REGGIO EMILIA – Dalle macerie del crac Parmalat a Piazza Affari. La traiettoria di Newlat è stata davvero sorprendente.
Lo sbarco in Borsa dell’ex Giglio, nell’autunno scorso, è avvenuto alla vigilia di una crisi sanitaria senza precedenti. Ma i conti del gruppo agroalimentare non ne hanno risentito. Anzi, nei primi tre mesi dell’anno le vendite si sono impennate del 12% con un più 7% per il latte e una punta del 20% per la pasta.
Le quotazioni invece sono state penalizzate, ma dopo il tonfo di metà marzo il titolo ha recuperato e oggi viaggia su livelli inferiori al prezzo di collocamento (5,8 euro) di circa il 15%. Insomma, considerando l’aria che tira, Newlat se la sta cavando meglio di molti altri.
Il collocamento in Borsa è stato meno brillante delle attese, ma ha comunque permesso di raccogliere – al netto delle commissioni – circa 75 milioni di euro. Il gruppo di via Kennedy ne ha approfittato subito per mettere a segno un’acquisizione importante: la Centrale del Latte d’Italia.

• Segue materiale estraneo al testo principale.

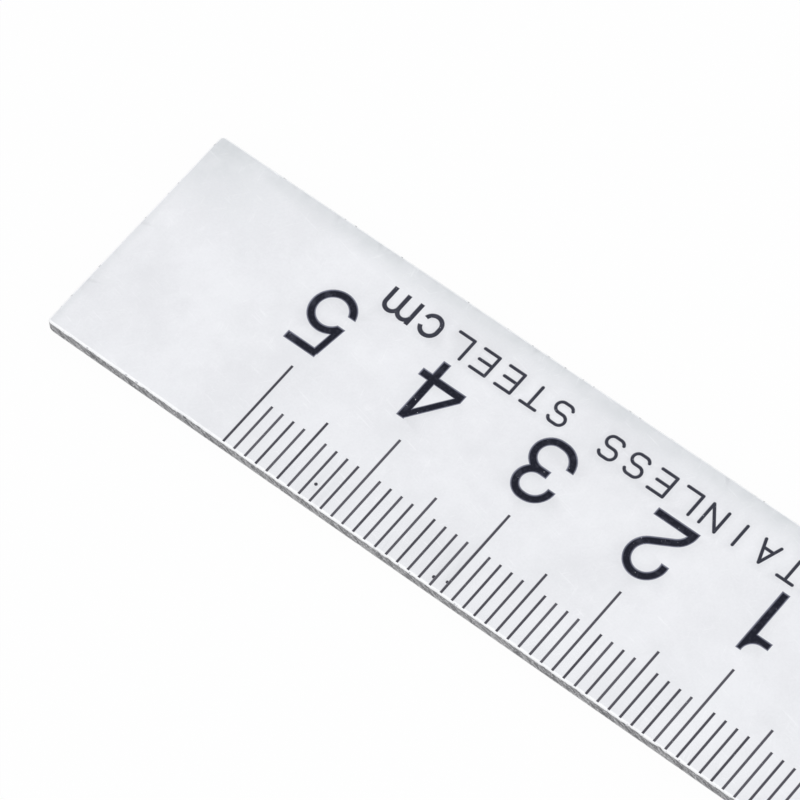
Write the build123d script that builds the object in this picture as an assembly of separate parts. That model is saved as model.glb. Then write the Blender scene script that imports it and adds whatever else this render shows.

Un’operazione che dovrebbe portare il giro d’affari dai 325 milioni di fine 2019 a 500.
L’approdo a Piazza Affari e l’offerta pubblica di acquisto e scambio sulla Centrale del Latte hanno comportato anche un rafforzamento patrimoniale di Newlat. L’assemblea degli azionisti del 25 giugno scorso ha deliberato un aumento di capitale. Con l’esecuzione della prima tranche, il capitale sociale è salito a 43 milioni.